Netanyahu, who understands and dreads the international reaction, appeared on American journalist Bari Weiss’s podcast last week to clarify that his government would not follow “Talmudic law” and that he and no one else would dictate government policy.

I asked Gafni, the Knesset’s longest serving MK who has sat in all of Netanyahu’s governments, whether he’s worried about the absence of a moderating influence in the future government.

Will you be the counterbalance to Ben Gvir and Smotrich?
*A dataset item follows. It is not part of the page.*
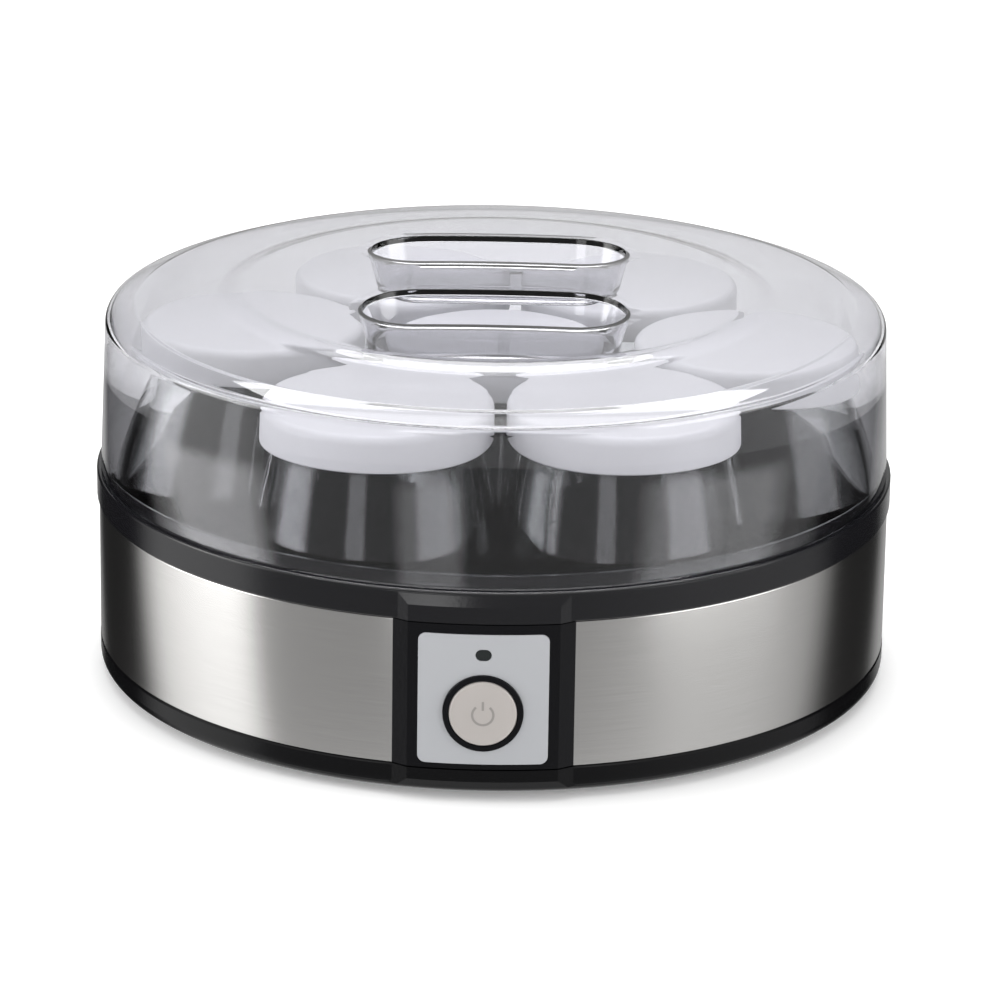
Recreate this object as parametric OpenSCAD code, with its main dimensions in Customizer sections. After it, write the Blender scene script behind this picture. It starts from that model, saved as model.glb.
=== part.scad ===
// Round yogurt maker: a heated tub with seven glass jars under a clear domed lid.
// Millimetres, +Z up, origin on the table under the middle of the body.
// The control panel faces -Y and the mains cord gland faces +Y.

/* [Body] */
// Outer radius of the black rim ring, the widest round piece
rim_r = 120; // [118:0.5:124]
// Height of the rim ring's top face above the table
rim_top = 62.8; // [62:0.2:64]
// Height of the rim ring's lower edge, where the steel band starts
rim_bottom = 54; // [53.5:0.1:54.5]
// Height of the locating lip inside the lid
lip_top = 66.8; // [65.5:0.1:68]
// Inner radius of the tub
tub_r = 111; // [110.8:0.1:111.2]
// Height of the tub floor's upper face
tub_floor = 21; // [20.5:0.1:21.2]
// Wall of the plastic mouldings
wall = 2.2; // [2:0.1:2.3]
// Thickness of the steel band
band_t = 0.5; // [0.4:0.1:0.6]
// Top of the visible part of the base housing
base_top = 10; // [9.8:0.1:10.1]

/* [Panel] */
// Outer radius of the bezel's curved face
bezel_r = 121.3; // [121:0.1:121.5]
// Width across the bezel's front face
bezel_front_w = 43; // [42:0.5:44]
// Width across the bezel at the steel band
bezel_back_w = 48.8; // [48:0.2:50]
// Width of the label plate
label_w = 37; // [35:0.5:38]
// Height of the label plate
label_h = 39; // [38:0.5:39.5]
// Height of the label plate's lower edge
label_z = 12; // [11.9:0.1:12.2]
// Diameter of the push button
button_d = 19.4; // [18:0.2:20]
// Height of the button's centre
button_z = 27.5; // [27:0.5:29]
// How far the button travels
button_travel = 2; // [1:0.5:2.5]
// Width of the indicator window
window_w = 4.4; // [4:0.1:5]
// Height of the indicator window
window_h = 3.2; // [3:0.1:3.6]
// Height of the indicator window's centre
window_z = 44.9; // [44.5:0.1:45.2]

/* [Lid] */
// Outer radius of the lid at its lower edge
lid_r = 118.7; // [118:0.1:119]
// Wall of the clear lid
lid_t = 2; // [1.8:0.1:2.2]
// Height of the outer shoulder corner
lid_corner_z = 110.5; // [109.5:0.5:112]
// Height of the dome's middle
lid_top = 121; // [120.5:0.5:122]
// Width of a finger well, front to back
well_w = 32.2; // [31:0.2:33]
// Length of a finger well, side to side
well_l = 78.2; // [74:0.2:80]
// Width of the grip bar between the wells
grip_w = 30.4; // [29:0.2:32]
// Height of the wells' floor
well_floor = 108; // [107.5:0.1:108.5]

/* [Jars] */
// Radius of a jar's belly
jar_r = 35.2; // [34.8:0.1:35.2]
// Height of a jar without its cap
jar_h = 77.6; // [76.5:0.1:77.7]
// Glass thickness of a jar's side
jar_wall = 2.6; // [2.4:0.1:2.8]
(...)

I asked him.

“I’ll tell you what Rav Shach told me at the end of the ’80s,” Gafni replied. “We were about to enter the government with hawkish ministers [Yitzchak] Moda’i, [Ariel] Sharon, and [David] Levy, who were trying to outflank [Yitzchak] Shamir from the right. I asked Rav Shach whether he was worried about supporting a government with extremist elements and he told me, ‘Don’t worry — when they reach positions of real responsibility, they’ll sing a different tune.’ And that’s exactly what happened. My prediction for Ben Gvir and Smotrich is the same.”

In his meeting with Ben Gvir regarding the budget, Gafni shared his concerns with the future minister. “I told him that as partners in the same coalition we have to be careful not to antagonize the world. Not to cause provocations by visiting the Temple Mount and not to alienate the Americans. I’m confident that such concerns are unfounded, and we’ll see a responsible government, but if chalilah that doesn’t happen, the chareidim will be there to tone things down. We’re with the traditional public, but we won’t lend a hand to a government that endangers the future of the Jewish People.”

It seems unlikely that Eizenkot and his friends will be reassured by Gafni’s message, but it seems that the Degel HaTorah chairman will have to fulfill his promise to rein in the coalition’s swerves to the right many times over the next four years.